I read this as another deliberate attempt to gut the middle class and turn us all into serfs.

Hal Smith
Engineer and Somewhat DP
Edmond, OK


You know, the only times when I have seen things patently unsafe and just plain stupid on a film set in the past few years, those things have been done by the client. How do you tell the client firmly but politely that sitting on the edge of a ledge is frowned upon by OSHA?

Scott Dorsey
Kludge Audio
Williamsburg, VA.


>> I agreed to indemnify THEM

"Indemnify" as a legal term is extremely dangerous. You waive any and all rights to go after the other party, period. I've been told to run away from any contract that contains that word. Or, barring that, cross it out and initial it, but only if it appears on the signature page.

>> I read this as another deliberate attempt to gut the middle class and turn us all into serfs.

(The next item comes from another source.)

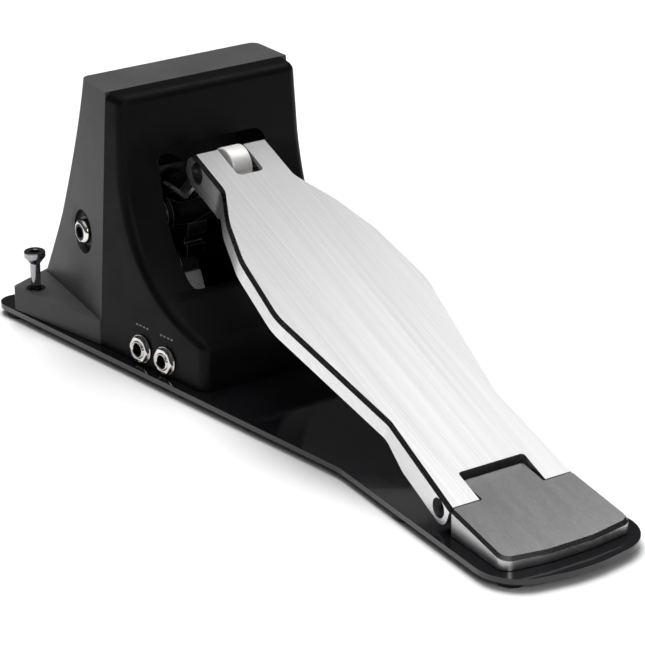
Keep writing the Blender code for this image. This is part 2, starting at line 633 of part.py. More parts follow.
def build_housing():
    heights = [DECK] + [z for _, z in reversed(bezier(HOUSING_REAR, 8))]
    housing = loft("tower_housing", housing_rings(0.0, heights, SEAM), GREY_CAST)
    inner_heights = [DECK - 5.0] + [z for _, z in reversed(bezier(HOUSING_REAR, 8))][:-1]
    inner_heights.append(TOWER_TOP - WALL)
    cavity = loft("cavity", housing_rings(WALL, inner_heights, SEAM - 5.0))
    ears, bosses, holes = [], [], []
    for side in (1, -1):
        corners = EAR_OUTLINE if side > 0 else flipped(EAR_OUTLINE)
        ears.append(prism("ear", "z", rounded(corners), DECK, EAR_TOP))
        outside = side * 80.0
        bosses.append(rod("boss", BOSS_RADIUS, (side * BOSS_END, AXLE.y, AXLE.z),
                          (side * (housing_half_width(AXLE.y, AXLE.z) - 1.5), AXLE.y, AXLE.z)))
        face = side * (RECESS_FACE - BOLT_RECESS_DEPTH)
        holes.append(rod("recess", BOLT_RECESS_RADIUS, (face, AXLE.y, AXLE.z), (outside, AXLE.y, AXLE.z),
                         sides=32))
        holes.append(rod("bolt_hole", 3.4, (side * (BOSS_END - 2), AXLE.y, AXLE.z), (outside, AXLE.y, AXLE.z),
                         sides=22))
        x, y = side * ANCHOR[0], ANCHOR[1]
        holes.append(rod("anchor_hole", 5.3, (x, y, 0), (x, y, 30)))
        holes += [screw_hole(side * x, y, HOUSING_SCREW_TOP + GAP) for x, y in HOUSING_SCREWS]
    cut(housing, cavity)
    join(housing, *ears, *bosses)
    cut(housing, *holes)
    smooth(housing, 25)
    for side, name in ((-1, "left"), (1, "right")):
        x, y = side * ANCHOR[0], ANCHOR[1]
        smooth(ring(f"anchor_insert_{name}", 3.3, 5.0, (x, y, DECK + 0.3), (x, y, EAR_TOP - 0.3), BRASS))
        profile = [(0.0, 2.0), (0.6, 2.0), (2.9, 6.0), (2.9, 35.6), (5.9, 39.4), (5.9, 42.2),
                   (5.4, 42.6), (2.6, 42.6), (2.6, 39.2), (0.0, 39.2)]
        smooth(turned(f"anchor_bolt_{name}", profile, (x, y, 0.0), (0, 0, 1), CHROME))
        for (sx, sy), spot in zip(HOUSING_SCREWS, ("front", "rear")):
            screw_from_below(f"housing_screw_{spot}_{name}", side * sx, sy, HOUSING_SCREW_TOP)
        face = RECESS_FACE - BOLT_RECESS_DEPTH + GAP
        profile = [(0.0, face + 3.2), (3.0, face + 3.2), (3.0, face + 6.0), (6.2, face + 6.0),
                   (6.8, face + 5.2), (6.8, face), (3.0, face), (3.0, 28.0), (0.0, 28.0)]
        smooth(turned(f"axle_bolt_{name}", profile, (0, AXLE.y, AXLE.z), (side, 0, 0), CHROME))
    end, depth = BOSS_END - GAP, 26.0
    profile = [(0.0, -depth), (3.3, -depth), (3.3, -end), (AXLE_RADIUS, -end), (AXLE_RADIUS, end),
               (3.3, end), (3.3, depth), (0.0, depth)]
    smooth(turned("main_axle", profile, AXLE, (1, 0, 0), STEEL))


def cover_half_width(y, z):
    return WIDTH_AT_SEAM + 0.157 * (y - SEAM) - 0.0513 * (z - PLATE_TOP)


def cover_solid(name, inset, rear, bottom, bevel, mat=None):
    """The cover's outer or inner shape: a swept front profile between two leaning sides."""
    toe, toe_top = COVER_FRONT[2][0] + inset, COVER_FRONT[2][1] - inset
    curve = [(y + inset * 0.9, z - inset * 0.75) for y, z in bezier(COVER_FRONT, 10)[:-1]]
    outline = [(115.0 + inset, COVER_TOP - inset)] + curve
    outline += [(toe + 0.01, toe_top), (toe, bottom), (rear, bottom), (rear, COVER_TOP - inset)]
    bm = prism_bm("x", outline, -90.0, 90.0)
    for side in (1, -1):
        normal = Vector((side, -0.157, 0.0513))
        middle = Vector((side * (cover_half_width(80.0, 40.0) - inset * normal.length), 80.0, 40.0))
        geometry = bm.verts[:] + bm.edges[:] + bm.faces[:]
        result = bmesh.ops.bisect_plane(bm, geom=geometry, plane_co=middle, plane_no=normal, clear_outer=True)
        rim = [e for e in result["geom_cut"] if isinstance(e, bmesh.types.BMEdge)]
        bmesh.ops.contextual_create(bm, geom=rim)
    bmesh.ops.recalc_face_normals(bm, faces=bm.faces)
    if bevel:
        def turns(edge):
            seam = all(abs(v.co.y - rear) < 0.01 for v in edge.verts)
            floor = all(abs(v.co.z - bottom) < 0.01 for v in edge.verts)
            return not seam and not floor and edge.calc_face_angle(0.0) > math.radians(35)
        edges = [e for e in bm.edges if turns(e)]
        bmesh.ops.bevel(bm, geom=edges, offset=bevel, segments=3, profile=0.5, affect="EDGES")
    return make(name, bm, mat)


def jack_frame(name):
    """Centre of a jack on the cover's left side and the direction that its plug leaves in."""
    y, z = JACKS[name]
    centre = Vector((-cover_half_width(y, z), y, z))
    return centre, Vector((-1.0, -0.157, 0.0513)).normalized()


def build_cover():
    cover = cover_solid("front_cover", 0.0, SEAM - GAP, DECK, COVER_ROUND, BLACK_PLASTIC)
    cut(cover, cover_solid("inside", COVER_WALL, SEAM + 5.0, DECK - 5.0, 0.0))
    join(cover, *[rod("post", 5.0, (x, y, DECK), (x, y, 32.6), sides=16) for x, y in COVER_SCREWS])
    corners = [(OPENING_HALF, OPENING_LOW, 6.0), (OPENING_HALF, OPENING_HIGH, 8.0)]
    opening = prism("opening", "y", rounded(mirrored(corners)), 30.0, 126.0)
    tools = [opening] + [screw_hole(x, y, COVER_SCREW_TOP + GAP) for x, y in COVER_SCREWS]
    for name in JACKS:
        centre, out = jack_frame(name)
        tools.append(rod("jack_hole", JACK_BARREL + GAP, centre - out * 10.0, centre + out * 5.0))
    cut(cover, *tools)
    smooth(cover)
    for (x, y), side in zip(COVER_SCREWS, ("right", "left")):
        screw_from_below(f"cover_screw_{side}", x, y, COVER_SCREW_TOP)


def build_jacks():
    hex_radius = NUT_ACROSS / math.sqrt(3)
    for name in JACKS:
        centre, out = jack_frame(name)
        inner = COVER_WALL + 3.0
        smooth(ring(f"{name}_jack_barrel", JACK_BORE, JACK_BARREL, centre - out * inner, centre + out * 3.6,
                    CHROME))
        nut = turned(f"{name}_jack_nut", [(JACK_BARREL + GAP, 0.3), (hex_radius, 0.3), (hex_radius, 2.6),
                                          (JACK_BARREL + GAP, 2.6)], centre, out, CHROME, 6)
        nut_hole = rod("hole", JACK_BARREL + GAP, centre - out * 2.0, centre + out * 8.0)
        cut(nut, nut_hole)
        case = turned(f"{name}_jack_case", [(0.0, 0.0), (6.4, 0.0), (6.4, 17.0), (0.0, 17.0)],
                      centre - out * (inner + GAP), -out, BLACK_PLASTIC, 8)
        smooth(case, 20)
    prism("circuit_board", "z", rounded([(-48.0, 66.0, 2.0), (-16.0, 66.0, 2.0), (-16.0, 100.0, 2.0),
                                         (-48.0, 100.0, 2.0)]), 25.0, 26.6, BOARD_GREEN)


def clear_scene():
    for obj in list(bpy.data.objects):
        bpy.data.objects.remove(obj)


clear_scene()
build_base()
build_heel()
build_footboard()
build_rocker()
build_springs()
build_sensor()
build_housing()
build_cover()
build_jacks()
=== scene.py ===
"""Looks of the kick trigger pedal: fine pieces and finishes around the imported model.

Lengths in the tables are millimetres in the model's own frame; MM turns them into metres.
"""
import json
import math
import bmesh
import bpy
from mathutils import Matrix, Vector

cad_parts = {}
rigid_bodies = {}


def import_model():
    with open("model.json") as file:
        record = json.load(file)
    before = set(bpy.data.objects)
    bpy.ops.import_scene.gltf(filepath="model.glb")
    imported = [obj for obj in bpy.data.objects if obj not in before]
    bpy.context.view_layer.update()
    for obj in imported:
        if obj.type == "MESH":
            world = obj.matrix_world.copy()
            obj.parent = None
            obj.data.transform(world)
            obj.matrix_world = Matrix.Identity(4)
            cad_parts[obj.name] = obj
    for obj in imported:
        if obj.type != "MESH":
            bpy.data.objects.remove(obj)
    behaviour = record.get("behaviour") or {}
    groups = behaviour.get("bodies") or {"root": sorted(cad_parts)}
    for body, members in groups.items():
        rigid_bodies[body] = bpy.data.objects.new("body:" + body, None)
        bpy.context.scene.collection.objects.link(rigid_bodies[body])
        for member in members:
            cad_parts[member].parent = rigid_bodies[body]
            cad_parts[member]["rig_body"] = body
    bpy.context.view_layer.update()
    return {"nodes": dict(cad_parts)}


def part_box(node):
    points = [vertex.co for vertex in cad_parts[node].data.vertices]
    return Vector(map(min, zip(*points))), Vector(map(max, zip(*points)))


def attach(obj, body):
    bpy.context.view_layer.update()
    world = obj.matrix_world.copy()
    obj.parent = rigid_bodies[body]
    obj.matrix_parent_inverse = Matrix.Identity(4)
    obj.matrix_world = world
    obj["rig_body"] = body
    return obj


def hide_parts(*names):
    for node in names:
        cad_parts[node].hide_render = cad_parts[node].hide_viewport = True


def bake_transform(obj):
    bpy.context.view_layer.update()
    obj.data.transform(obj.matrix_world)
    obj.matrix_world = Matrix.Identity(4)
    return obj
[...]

Well, until we all refuse to go along nothing is going to change. Sadly, the opposition is much better organized.

-----------------------

Art Adams | Director of Photography
San Francisco Bay Area


Art, it's a much more dangerous legal term than you suggest. It does not mean you waive all rights to go after the other party. It means that you will defend the other party if someone else comes after them, and compensate them for any loss that might occur.

Indemnify

verb (used with object), -fied, -fying.
1. to compensate for damage or loss sustained, expenseincurred, etc.
2. to guard or secure against anticipated loss; give security against (future damage or liability).

Synonyms
1. recompense, reimburse, repay.
---

David Fuller
Director/Camera. (Not a Lawyer, but I shoot for one.)
________________________________
A I R S T R E A M P I C T U R E S
Gorham, ME 04038


>> It means that you will defend the other party if someone else comes after them, and compensate them for >>any loss that might occur.

Oh yeah, that was the other part. Eeek. Thanks.